WHAT IS THE SCIKIT-LEARN’S IMPLEMENTATION OF CORRELATION STATISTIC? P175

Answer

A

Linear correlation scores are typically a value between -1 and 1 with 0 representing no relationship. For feature selection, scores are made positive and we are often interested in a positive score with the larger the positive value, the larger the relationship, and, more likely, the feature should be selected for modeling.

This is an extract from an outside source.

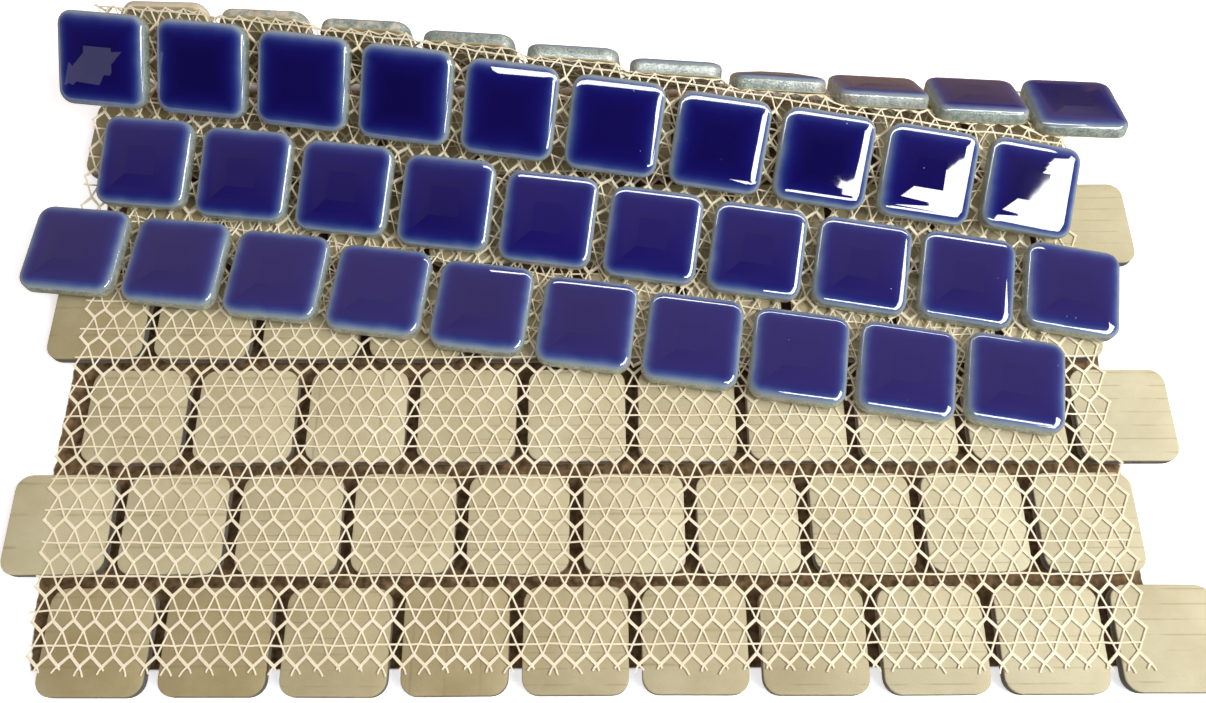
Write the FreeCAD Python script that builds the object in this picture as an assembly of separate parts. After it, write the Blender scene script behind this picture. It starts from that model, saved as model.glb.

As such the linear correlation can be converted into a correlation statistic with only positive values
The f_regression () function

Question 2

Q

IS THE SCORE GIVEN BY SCIKIT-LEARN’S IMPLEMENTATION OF CORRELATION, IN THE SAME RANGE AS REGULAR CORRELATION? P175

Answer

A

No, it’s a positive number and the higher the better

Question 3

Q

HOW CAN WE USE MUTUAL INFORMATION FOR NUMERIC REGRESSION PROBLEMS IN SELECTKBEST? P178

Answer

A

mutual_info_regression

Question 4

Q

HOW CAN WE IMPLEMENT A PIPELINE AND HAVE ACCESS TO ITS OBJECTS AND THEN HAVE ACCESS TO THESE OBJECTS’ PARAMETERS? P 186 (WITH CODE)

Answer

A

We can access pipeline’s objects using the name we give them.
We can access pipeline’s objects’ parameters using dunder (__), exp: sel__k; for tuning the k parameter of a selectkbest function

Question 5

Q

WRITE IN CODE, HOW WE CAN CREATE A PIPELINE WITH KBEST AND MODEL AND THEN CREATE A GRID SEARCH FOR PARAMETER K OF THE KBEST. P186

Answer

A

model = LinearRegression()
fs = SelectKBest(score_func=mutual_info_regression)
pipeline = Pipeline(steps=[(‘sel’,fs), (‘lr’, model)])
grid={‘sel__k’:[range( dataset.shape[1]-20,data.shape[1]+1)]}
search=GridSearchCV( pipeline, grid, X, y, cv=5, scoring=”neg_mean_absolut_value”,n_jobs=-1)

Question 6

Q

HOW CAN WE MAKE A REGRESSION DATASET IN PYTHON? P186

Answer

A

X, y = make_regression(n_samples=1000, n_features=100, n_informative=10, noise=0.1, random_state=1)

Question 7

Q

WHICH ATTRIBUTES DO WE USE TO GET THE BEST SCORE AND THE BEST PARAMETERS FROM A GRIDSEARCHCV CLASS? P187

Answer

A

After fitting: results = search.fit(X, y)
Best score: results.best_score_
Best parameters: results.best_params_